Demand for energy is still increasing worldwide, but the energy mix is changing. It is clear that natural gas and renewable energy sources will play a major role in meeting our future energy demands. Many countries have set challenging targets, such as Germany’s target of 80% renewable energy by 2030. Reducing the financial cost of energy, as well as its environmental cost, is also a goal.
In this scenario, interest in hydrogen is quickly growing. Hydrogen is an infinitely available energy source with high energy efficiency and low environmental impact. In some countries, for example Australia, hydrogen has been identified to soak up excess renewable energy production. This will increase the availability of hydrogen for massive storage and electricity conversion, opening up new possibilities in energy management and green vehicle transportation systems. Japan is also investing significantly in hydrogen mobility.

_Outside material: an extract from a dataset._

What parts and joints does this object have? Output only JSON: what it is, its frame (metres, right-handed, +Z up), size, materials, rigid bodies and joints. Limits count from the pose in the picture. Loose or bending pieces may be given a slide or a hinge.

Electric mobility – covering ships, trains, trucks, buses and in particular cars – is the driving force behind developments in battery and hydrogen fuel cell technologies. Thanks to their soft social impact, battery-powered electric vehicles are close to achieving widespread use. Developments in battery technologies have been huge, with significant improvements in capacity (to improve distance ranges), weight and recharge times. New concept cars are now hybrid or fully electric using battery stacks, with major car brands moving toward 100% electric vehicle production. Cost, range, recharge times and pollution are still issues with battery-powered vehicles, however.
Hydrogen-based systems, on the other hand, produce little or no local emissions, have longer ranges and take just a few minutes to refuel. Hydrogen has the potential to drive a new generation of green mobility. To achieve this, we need to improve devices and systems and integrate hydrogen into transportation infrastructure. With high pressures up to 700 bar, safe hydrogen storage is a crucial issue for ships, trains, trucks, buses and cars. Developing reliable and safe hydrogen vessels that can be produced on a large scale is a major challenge we face.
When technical challenges stand in the way of real needs and solid demand, innovation is the answer. We need to develop new materials and new concept vehicles that are light, safe and high-performance. Standards and testing procedures to validate materials and technologies must be defined before we can bring hydrogen mobility or storage systems to market. With this new energy scenario in mind, RINA has built a new high-tech lab focused on the characterisation of material properties in the hydrogen environment. While RINA experts test and assess products and prototypes in real-life scenarios using state-of-the-art equipment, RINA representatives are involved in European-wide renewable energy management and hydrogen-related projects. Through innovation and expertise, we look forward to helping shape our future, greener, energy mix.